Die Verfüllung des steinernen Schachtes, die sich aus Fäkal-, Dämm- und 
Bauschuttschichten zusammensetzte, wies eine durchgängige Schichtenabfolge 
vom späten 16. bis ins späte 18. Jahrhundert auf. Derartige Anlagen wurden 
ebenfalls zur Entsorgung von Haushaltsabfällen genutzt. So gelangten 
beispielsweise während der etwa 200jährigen Nutzung mehrere Zentner 
zerbrochenen Geschirrs aus Glas und Keramik in den Schacht - ein für die 
Region bisher einzigartig hohes Fundaufkommen. Die Funde gewähren 
vielfältige Einblicke in den Alltag auf einem städtischen Adelshof. Für die 
wissenschaftliche Erforschung der Sachkultur im Oberweserraum während 
der Renaissance- und Barockzeit handelt es sich hierbei zweifellos um einen
Schlüsselkomplex.

Zu den herausragenden Fundstücken zählen zwei Schmuckstücke aus der 
Zeit um 1600 sowie ein vollständig erhaltener Dreibeintopf aus Buntmetall 
mit eisernem Henkel. Der goldene Fingerring und die goldene, aus drei Teilen 
zusammengesetzte Wirbelrosette, die als Schmuckelement auf ein Gewand 
aufgenäht war, sind mit farbigem Email und gefassten grünen Steinen 
(wahrscheinlich Glas) verziert. Die Frage, unter welchen Umständen sie 
während des Dreißigjährigen Krieges in den Abortschacht gelangten, regt 
sicherlich nicht nur die Phantasie des Ausgräber an. Vergleichbar hochwertige 
Schmuckstücke treten bei Ausgrabungen im Bereich der Mittelalter- und 
Neuzeitarchäologie nur äußerst selten zutage und sind als ein echtes Highlight 
zu bezeichnen. Ebenso verhält es sich mit dem aus einer Kupferlegierung 
gegossenen Dreibeintopf. Der ca. 10 kg schwere und ca. 6 l fassende Topf 
wurde am offenen Herdfeuer als Kochgeschirr genutzt und besaß einen nicht 
unerheblichen Materialwert. Auch er wurde in der Zeit des Dreißigjährigen 
Krieges in dem Schacht versengt. Die Restaurierungskosten für diesen 
außergewöhnlichen Bodenfund hat dankenmswerterweise die Familie von 
Ziehlberg übernommen.

Die Aufarbeitung der Ausgrabungsfunde vom Heisterman-von-Ziehlbergschen- 
Adelshof wird sich noch über einen längeren Zeitraum erstrecken. Erste
Ergebnisse sollen am Ende dieses Jahres im Rahmen einer Sonderausstellung 
in den Räumen der Volksbank Paderborn-Höxter präsentiert werden. Zur Zeit
 werden die Keramikfunde aus den ältesten Verfüllungsschichten des Schachtes 
bearbeitet. Es handelt sich um Küchen- und Tafelgeschirr aus der Zeit um 1600. 

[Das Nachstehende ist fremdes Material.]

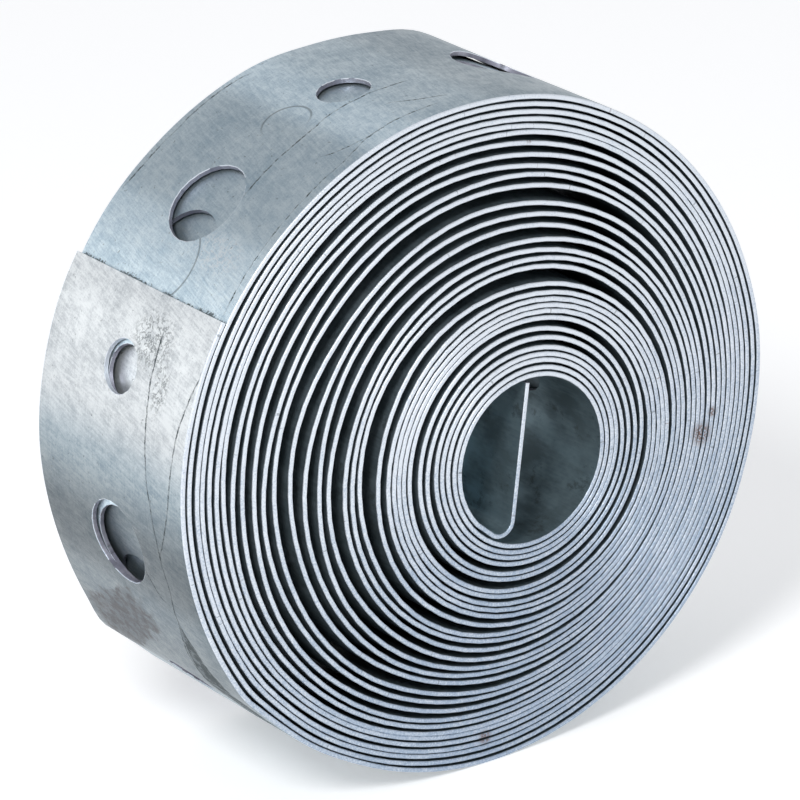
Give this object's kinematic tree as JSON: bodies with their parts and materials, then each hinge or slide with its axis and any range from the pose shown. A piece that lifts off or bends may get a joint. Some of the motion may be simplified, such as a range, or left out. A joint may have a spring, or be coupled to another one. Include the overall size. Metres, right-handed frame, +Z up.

Neben Gefäßen der regionaltypischen bemalten Irdenware (Weser- und 
Werraware) sticht besonders das importierte Trink- und Schenkgeschirr aus 
Steinzeug hervor. Diese Becher, Krüge und Kannen wurden vornehmlich aus 
rheinischen Töpfereizentren in Siegburg und im Raum Aachen / Raeren bezogen.
Bisher selten in Westfalen zu belegen sind Importe sächsischen Steinzeuges aus 
Waldenburg (u.a. Humpen des späten 16. Jahrhunderts mit plastischen 
Apostelauflagen - Markus, Andreas, Jakobus d. Ä. und Judas Thaddäus). Die 
Restaurieung erfolgt teilweise ehrenamtlich durch die Mithilfe von Dieter 
Siebeck vom Heimat- und Verkehrsverein.